** start SUPPLIED INFORMATION **

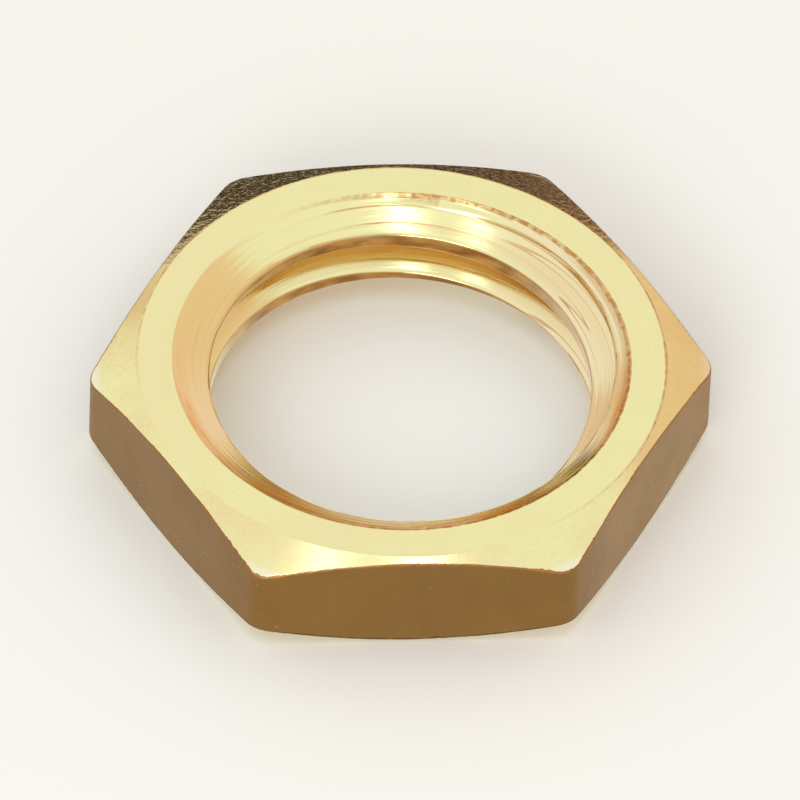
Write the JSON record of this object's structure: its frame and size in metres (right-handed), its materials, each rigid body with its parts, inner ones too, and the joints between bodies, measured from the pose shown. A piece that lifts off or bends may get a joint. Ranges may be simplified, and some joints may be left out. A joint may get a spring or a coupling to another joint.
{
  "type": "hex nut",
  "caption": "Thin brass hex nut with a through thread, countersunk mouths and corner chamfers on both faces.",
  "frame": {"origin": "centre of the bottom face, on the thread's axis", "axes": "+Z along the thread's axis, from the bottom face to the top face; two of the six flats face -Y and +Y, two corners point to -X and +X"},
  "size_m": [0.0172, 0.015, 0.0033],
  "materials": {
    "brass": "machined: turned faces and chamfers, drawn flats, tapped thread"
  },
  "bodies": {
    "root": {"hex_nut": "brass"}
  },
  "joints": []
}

** end SUPPLIED INFORMATION **

▶ _YOUR OBJECTIVE_
All of the data shown above must be copied exactly.

▶ _ANSWER FOR THE TASK_
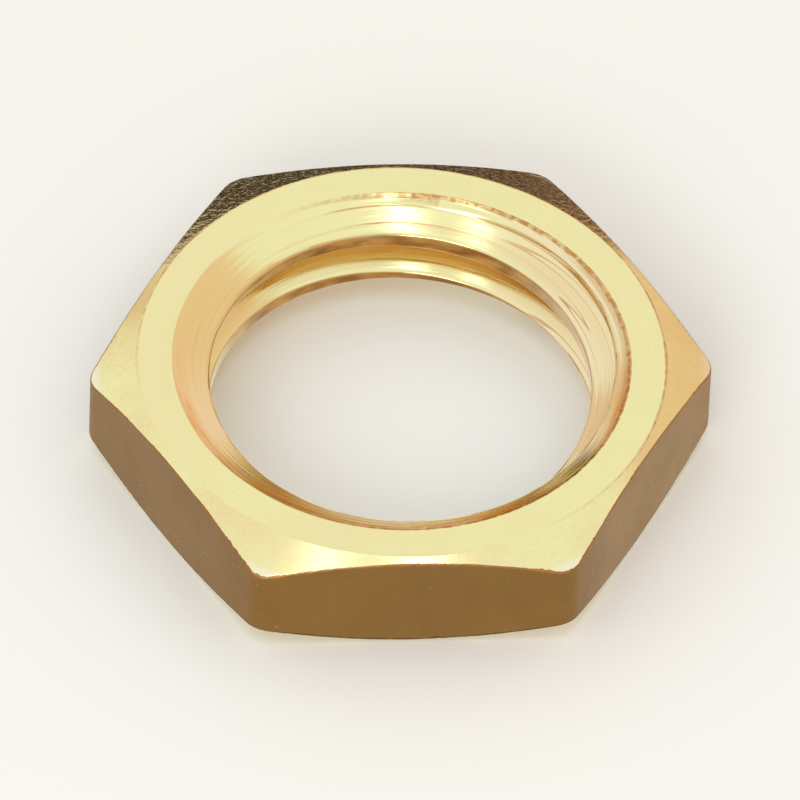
Write the JSON record of this object's structure: its frame and size in metres (right-handed), its materials, each rigid body with its parts, inner ones too, and the joints between bodies, measured from the pose shown. A piece that lifts off or bends may get a joint. Ranges may be simplified, and some joints may be left out. A joint may get a spring or a coupling to another joint.
{
  "type": "hex nut",
  "caption": "Thin brass hex nut with a through thread, countersunk mouths and corner chamfers on both faces.",
  "frame": {"origin": "centre of the bottom face, on the thread's axis", "axes": "+Z along the thread's axis, from the bottom face to the top face; two of the six flats face -Y and +Y, two corners point to -X and +X"},
  "size_m": [0.0172, 0.015, 0.0033],
  "materials": {
    "brass": "machined: turned faces and chamfers, drawn flats, tapped thread"
  },
  "bodies": {
    "root": {"hex_nut": "brass"}
  },
  "joints": []
}